Nakibogo Florence Gwaka, Head teacher, Kirinya Primary school said the school had started giving pupils porridge every morning.
"The district officials have also assured us at a meeting that they were working on the logistics and, very soon, they will help us with special feeding on the drugs day."
Who is Dr. Muhumuza
Born 42 years ago in Kabale District, Muhumuza graduated from Mbarara University of Science and Technology with a Bachelors' Degree in Medicine and Surgery in 2001.
He served as an In-charge of Bukuku HC IV in Kabarole District and Acting Medical Superintendent for Kabarole Hospital.
After his Masters in Public Health in 2007, he worked as Monitoring and Evaluation Advisor for Makerere University Joint AIDS Program (MJAP), a PEPFAR funded program that provides comprehensive HIV/AIDS care, support and treatment.
Currently he works with Makerere University School of Public Health as a Monitoring and Evaluation Technical Advisor.
His PhD was a collaboration between Child Health and Development Centre, Makerere University and Copenhagen University, Denmark.
Baayenda Gilbert,Focal person for Neglected Diseases, Jinja District
Dr. Muhumuza really has a heart for the community. Not so many people would choose to come down and track a neglected disease but he did it successfully. I thank him for helping us in our efforts to lobby for funds. I would like him to come back and expand his research to other parts of Lake Victoria. He really works well with communities.
Kamwana Jonathan, DEO Jinja District
I participated in the doctor's study to popularize it among pupils who had a negative attitude towards drugs. I even swallowed the drug in front of the pupils because I also go to the lake often. I ask all concerned parties, especially donors, to take this study seriously.
Already, there is a big improvement in our schools that have started feeding pupils. Good health and better academic performance go hand in hand. I would like to thank Dr. Muhumuza for the impressive study and scientific results.
Magoma Samuel, Head teacher, Uganda Railway Primary School
We all knew about the problem. Drugs on empty stomachs are not a joke; some pupils would collapse after swallowing them, others would vomit but many more would miss school. Now, thanks to Dr. Muhumuza, attendance on drug days is high because we ask parents to pack food.
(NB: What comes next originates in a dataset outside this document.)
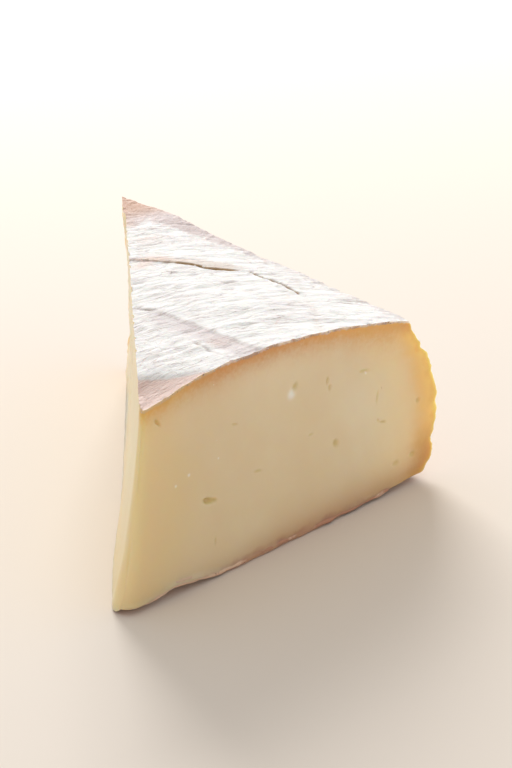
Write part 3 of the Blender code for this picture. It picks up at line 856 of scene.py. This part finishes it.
class NodeForm(Tree):
    """A Geometry Nodes tree whose inputs are named and set by values. It makes the piece of the same name."""

    KINDS = {float: "NodeSocketFloat", int: "NodeSocketInt", bpy.types.Material: "NodeSocketMaterial"}

    def __init__(self, name, values):
        super().__init__(bpy.data.node_groups.new(name, "GeometryNodeTree"))
        self.name, self.values = name, values
        kinds = {label: self.KINDS[type(value)] for label, value in values.items()}
        for label, kind in ({"Geometry": "NodeSocketGeometry"} | kinds).items():
            self.tree.interface.new_socket(label, in_out="INPUT", socket_type=kind)
        self.tree.interface.new_socket("Geometry", in_out="OUTPUT", socket_type="NodeSocketGeometry")
        self.entry = self.add("NodeGroupInput").outputs

    def random(self, low, high, seed_shift=0):
        """A random vector for each point, from the tree's seed."""
        seed = Number(self, self.entry["Seed"]) + seed_shift
        sockets = {0: low, 1: high, "Seed": seed}
        return self.add("FunctionNodeRandomValue", {"data_type": "FLOAT_VECTOR"}, sockets).outputs[0]

    def even(self, step):
        """The source's lines, cut into steps of one length."""
        sockets = {0: self.entry[0], "Length": self.entry[step]}
        return self.add("GeometryNodeResampleCurve", {"mode": "LENGTH"}, sockets).outputs[0]

    def spread(self, method, sockets):
        """Points over the source's faces."""
        sockets = {0: self.entry[0], "Seed": self.entry["Seed"]} | sockets
        settings = {"distribute_method": method}
        return self.add("GeometryNodeDistributePointsOnFaces", settings, sockets).outputs

    def moved(self, geometry, shift):
        return self.add("GeometryNodeSetPosition", None, {"Geometry": geometry, "Offset": shift}).outputs[0]

    def lumps(self, points, turns, sizes):
        """A small lump on each point, turned and stretched."""
        sockets = {"Radius": self.entry["Size"], "Subdivisions": 1}
        lump = self.add("GeometryNodeMeshIcoSphere", None, sockets).outputs[0]
        sockets = {"Points": points, "Instance": lump, "Rotation": turns, "Scale": sizes}
        return self.add("GeometryNodeInstanceOnPoints", None, sockets).outputs[0]

    def piece(self, geometry, source):
        """Ends the tree, runs it on the source object and makes a plain mesh piece of what comes out."""
        real = self.add("GeometryNodeRealizeInstances", None, {0: geometry}).outputs[0]
        sockets = {"Geometry": real, "Material": self.entry["Material"]}
        done = self.add("GeometryNodeSetMaterial", None, sockets).outputs[0]
        self.add("NodeGroupOutput", None, {0: done})
        modifier = source.modifiers.new(self.name, "NODES")
        modifier.node_group = self.tree
        for item in self.tree.interface.items_tree:
            if item.in_out == "INPUT" and item.name in self.values:
                modifier[item.identifier] = self.values[item.name]
        bpy.context.view_layer.update()
        evaluated = source.evaluated_get(bpy.context.evaluated_depsgraph_get())
        data = bpy.data.meshes.new_from_object(evaluated)
        data.name = self.name
        source.modifiers.remove(modifier)
        bpy.data.objects.remove(source)
        data.shade_smooth()
        dress(object_from(self.name, data))


def edge_path(s, parts, level):
    """Places along an edge of the wedge, from the corner over the tip to the side, at one level."""
    steps = np.linspace(0.0, 1.0, parts)
    corner = np.concatenate([1.0 - steps, np.zeros(parts - 1)])
    side = np.concatenate([np.zeros(parts), steps[1:]])
    places, _ = form_of(s, 1.0 - corner - side, side, corner, np.full(len(corner), float(level)))
    return places


def curve_from(name, *paths):
    """A curve object with one open line through the places of each path."""
    data = bpy.data.curves.new(name, "CURVE")
    data.dimensions = "3D"
    for places in paths:
        line = data.splines.new("POLY")
        line.points.add(len(places) - 1)
        for point, place in zip(line.points, places):
            point.co = (*place, 1.0)
    return object_from(name, data)


def faces_of_body(slot, keep):
    """A loose copy of the body's faces of one finish that are kept, as a surface to scatter on."""
    mesh = bmesh.new()
    mesh.from_mesh(bpy.data.objects["taleggio_body"].data)
    away = [face for face in mesh.faces if face.material_index != slot or not keep(face)]
    bmesh.ops.delete(mesh, geom=away, context="FACES")
    data = bpy.data.meshes.new("ground")
    mesh.to_mesh(data)
    mesh.free()
    return object_from("ground", data)


class TALEGGIO_OT_wedge(Operator):
    """Make the wedge's closed body with its paste and rind"""

    bl_idname = "taleggio.make_wedge"
    bl_label = "Make Wedge"

    def execute(self, context):
        s, look = context.scene.taleggio_form, context.scene.taleggio_look
        mesh, shares, levels = prism(s)
        places, marks = form_of(s, shares[:, 0], shares[:, 1], shares[:, 2], levels)
        mesh.verts.index_update()
        for face in mesh.faces:
            at = [v.index for v in face.verts]
            flat = (levels[at] == 1.0).all() or (levels[at] == 0.0).all()
            cut = (shares[at, 2] == 0.0).all() or (shares[at, 1] == 0.0).all()
            face.material_index = 0 if cut and not flat else 1
            face.smooth = True
        for edge in mesh.edges:
            kinds = {face.material_index for face in edge.link_faces}
            edge.smooth = len(kinds) == 1
        for vertex, place in zip(mesh.verts, places):
            vertex.co = place
        bmesh.ops.recalc_face_normals(mesh, faces=mesh.faces[:])
        data = bpy.data.meshes.new("taleggio_body")
        mesh.to_mesh(data)
        mesh.free()
        for name, values in marks.items():
            data.attributes.new(name, "FLOAT", "POINT").data.foreach_set("value", values.astype(np.float32))
        data.materials.append(paste_finish(look))
        data.materials.append(rind_finish(look))
        body = object_from("taleggio_body", data)
        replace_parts(dress(body), NODE)
        return {"FINISHED"}


class TALEGGIO_OT_base_lip(Operator):
    """Make the base rind's lip, which curls out along the foot of the short cut"""

    bl_idname = "taleggio.make_base_lip"
    bl_label = "Make Base Lip"

    def execute(self, context):
        s, look = context.scene.taleggio_form, context.scene.taleggio_look
        values = {"Step": 0.0007, "Radius": 0.00064, "Waviness": 0.0006, "Seed": 4}
        t = NodeForm("taleggio_base_lip", values | {"Material": base_lip_finish(look)})
        # A noise sways the line, and on the whole moves it a little out and down.
        sockets = {"W": t.entry["Seed"], "Scale": 210.0, "Detail": 3.0}
        wave = t.add("ShaderNodeTexNoise", {"noise_dimensions": "4D"}, sockets).outputs
        sockets = {0: wave["Color"], 1: (0.5, 0.68, 0.58)}
        centred = t.add("ShaderNodeVectorMath", {"operation": "SUBTRACT"}, sockets).outputs[0]
        sockets = {0: centred, "Scale": Number(t, t.entry["Waviness"]) * 2.2}
        shift = t.add("ShaderNodeVectorMath", {"operation": "SCALE"}, sockets).outputs[0]
        radius = Number(t, wave["Fac"]) * 1.6 * Number(t, t.entry["Radius"])
        ring = t.add("GeometryNodeCurvePrimitiveCircle", None, {"Resolution": 8, "Radius": 1.0}).outputs[0]
        sockets = {"Curve": t.moved(t.even("Step"), shift), "Profile Curve": ring}
        tube = t.add("GeometryNodeCurveToMesh", None, sockets | {"Scale": radius, "Fill Caps": True})
        # The line runs along the foot of the short cut, and its ends and the curl's turn into the paste.
        places = edge_path(s, 120, 0.0)[127:232]
        places[:, 2] = np.maximum(places[:, 2] + 0.0003, 0.0011)
        places[:, 1] += 0.0016 * np.linspace(-1.0, 1.0, len(places)) ** 16
        curl = places[5:29] + (0.0, 0.0001, 0.0008)
        curl[:, 1] += 0.0010 * np.linspace(-1.0, 1.0, len(curl)) ** 4
        t.piece(tube.outputs[0], curve_from("lip_line", places, curl))
        return {"FINISHED"}


class TALEGGIO_OT_flakes(Operator):
    """Make small flakes of rind along the top edge of the short cut"""

    bl_idname = "taleggio.make_flakes"
    bl_label = "Make Rind Flakes"

    def execute(self, context):
        s, look = context.scene.taleggio_form, context.scene.taleggio_look
        values = {"Spacing": 0.0008, "Size": 0.0002, "Seed": 7, "Material": flake_finish(look)}
        t = NodeForm("taleggio_rind_flakes", values)
        points = t.add("GeometryNodeCurveToPoints", {"mode": "EVALUATED"}, {0: t.even("Spacing")}).outputs[0]
        points = t.moved(points, t.random((-0.0003, -0.0001, -0.0005), (0.0003, 0.0004, -0.0001)))
        sizes = t.random((0.5, 0.3, 0.25), (1.7, 1.1, 0.7), 3)
        lumps = t.lumps(points, t.random((0.0, 0.0, 0.0), (6.3, 6.3, 6.3), 5), sizes)
        t.piece(lumps, curve_from("flake_line", edge_path(s, 160, 1.0)[159:]))
        return {"FINISHED"}


class TALEGGIO_OT_tufts(Operator):
    """Make tufts of white mould on the rind side"""

    bl_idname = "taleggio.make_tufts"
    bl_label = "Make Mould Tufts"

    def execute(self, context):
        values = {"Distance": 0.0016, "Density": 90000.0, "Size": 0.0003, "Seed": 11}
        finish = tuft_finish(context.scene.taleggio_look)
        t = NodeForm("taleggio_mould_tufts", values | {"Material": finish})
        limits = {"Distance Min": t.entry["Distance"], "Density Max": t.entry["Density"]}
        points = t.spread("POISSON", limits)
        lumps = t.lumps(points["Points"], points["Rotation"], t.random((0.5, 0.5, 0.15), (1.6, 1.3, 0.5), 3))

        def on_side(face):
            return face.normal.z < 0.8 and face.calc_center_median().z > 0.004

        t.piece(lumps, faces_of_body(1, on_side))
        return {"FINISHED"}


class TALEGGIO_OT_specks(Operator):
    """Make specks of paste on the cut faces"""

    bl_idname = "taleggio.make_specks"
    bl_label = "Make Paste Specks"

    def execute(self, context):
        values = {"Density": 3000.0, "Size": 0.00016, "Seed": 2}
        finish = crumb_finish(context.scene.taleggio_look)
        t = NodeForm("taleggio_paste_specks", values | {"Material": finish})
        points = t.spread("RANDOM", {"Density": t.entry["Density"]})
        lumps = t.lumps(points["Points"], points["Rotation"], t.random((0.4, 0.4, 0.2), (1.5, 1.1, 0.7), 3))
        t.piece(lumps, faces_of_body(0, lambda face: face.calc_center_median().z > 0.003))
        return {"FINISHED"}


class TALEGGIO_OT_stage(Operator):
    """Set the floor, the light and the camera"""

    bl_idname = "taleggio.set_stage"
    bl_label = "Set Stage"

    def execute(self, context):
        st = context.scene.taleggio_stage
        mesh = bmesh.new()
        bmesh.ops.create_grid(mesh, x_segments=1, y_segments=1, size=st.floor_reach)
        data = bpy.data.meshes.new("floor")
        mesh.to_mesh(data)
        mesh.free()
        f = Finish("pale_floor")
        f.fixed(Base_Color=(*st.floor, 1.0), Roughness=0.9)
        data.materials.append(f.material)
        object_from("floor", data)

        world = bpy.data.worlds.new("soft_sky")
        world.use_nodes = True
        sky = world.node_tree.nodes["Background"]
        sky.inputs["Color"].default_value = (1.0, 0.985, 0.965, 1.0)
        sky.inputs["Strength"].default_value = st.sky
        context.scene.world = world

        lamp = bpy.data.lights.new("back_light", "AREA")
        lamp.shape, lamp.size = "SQUARE", st.lamp_side
        lamp.energy, lamp.color = st.back_light, (1.0, 0.99, 0.975)
        light = object_from("back_light", lamp)
        light.location = LAMP_PLACE
        light.rotation_euler = (-Vector(light.location)).to_track_quat("-Z", "Y").to_euler()

        lens = bpy.data.cameras.new("camera")
        lens.lens, lens.sensor_width, lens.clip_start = st.lens, 36.0, 0.01
        camera = object_from("camera", lens)
        camera.location = Vector((*TIP_IN_FRAME, 0.0)) + Vector(CAMERA_FROM_TIP)
        camera.rotation_euler = [math.radians(turn) for turn in CAMERA_TURN]
        context.scene.camera = camera
        context.scene.view_settings.view_transform = "Standard"
        return {"FINISHED"}


class TALEGGIO_PT_panel(Panel):
    """Lists what makes the cheese"""

    bl_idname = "TALEGGIO_PT_panel"
    bl_label = "Taleggio Wedge"
    bl_space_type = "VIEW_3D"
    bl_region_type = "UI"
    bl_category = "Cheese"

    def draw(self, context):
        for operator in OPERATORS:
            self.layout.operator(operator.bl_idname)
        for group in (getattr(context.scene, name) for name in GROUPS):
            box = self.layout.box()
            for name in group.__annotations__:
                box.prop(group, name)


OPERATORS = (
    TALEGGIO_OT_wedge,
    TALEGGIO_OT_base_lip,
    TALEGGIO_OT_flakes,
    TALEGGIO_OT_tufts,
    TALEGGIO_OT_specks,
    TALEGGIO_OT_stage,
)
GROUPS = {
    "taleggio_form": TALEGGIO_PG_form,
    "taleggio_look": TALEGGIO_PG_look,
    "taleggio_stage": TALEGGIO_PG_stage,
}


def register():
    for kind in (*GROUPS.values(), *OPERATORS, TALEGGIO_PT_panel):
        bpy.utils.register_class(kind)
    for name, kind in GROUPS.items():
        setattr(bpy.types.Scene, name, PointerProperty(type=kind))


def unregister():
    for name in GROUPS:
        delattr(bpy.types.Scene, name)
    for kind in (TALEGGIO_PT_panel, *reversed(OPERATORS), *GROUPS.values()):
        bpy.utils.unregister_class(kind)


def main():
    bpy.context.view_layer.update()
    register()
    bpy.ops.taleggio.make_wedge()
    bpy.ops.taleggio.make_base_lip()
    bpy.ops.taleggio.make_flakes()
    bpy.ops.taleggio.make_tufts()
    bpy.ops.taleggio.make_specks()
    bpy.ops.taleggio.set_stage()


if __name__ == "__main__":
    main()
Pupils even demand for the food. Side effects have reduced, uptake of the drug has increased and performance is getting better. I would like to thank Dr. Muhumuza for choosing our school as a sample study site
Nakibogo Florence Gwaka, Head teacher, Kirinya Primary school
When Dr. Muhumuza first tested our students and the results showed 95% had bilharzia, I was shocked. I started blaming the pupils for not taking the drugs. But when the study came up with the strategy of giving something to eat before swallowing the drugs, I saw the solution clearly. I thank the doctor.
I liked the way he conducted the study. He was very friendly to the pupils and staff. He involved everyone despite the fact that he had a big team he came with. On some days he could come with a ball and play football with the pupils as he waited for his laboratory team to finish testing. All the pupils fell in love with his down-to-earth character.
Kyabanabwe Robinah, P 4 teacher, Kirinya Primary school
We used to have lots of absentees because of bilharzia. Some parents thought it was witchcraft and said the side effects were a result of mixing traditional diseases with foreign medicine. So, they would discourage their children from taking the treatment.
But ever since Dr. Muhumuza came into the picture, all pupils are participating and getting treatment. They are healthier and performing better. But they still go to the lake. If the government doesn't take Dr. Muhumuza's strategy seriously, especially on strategies to increase uptake of drugs, we are likely to go back to square one.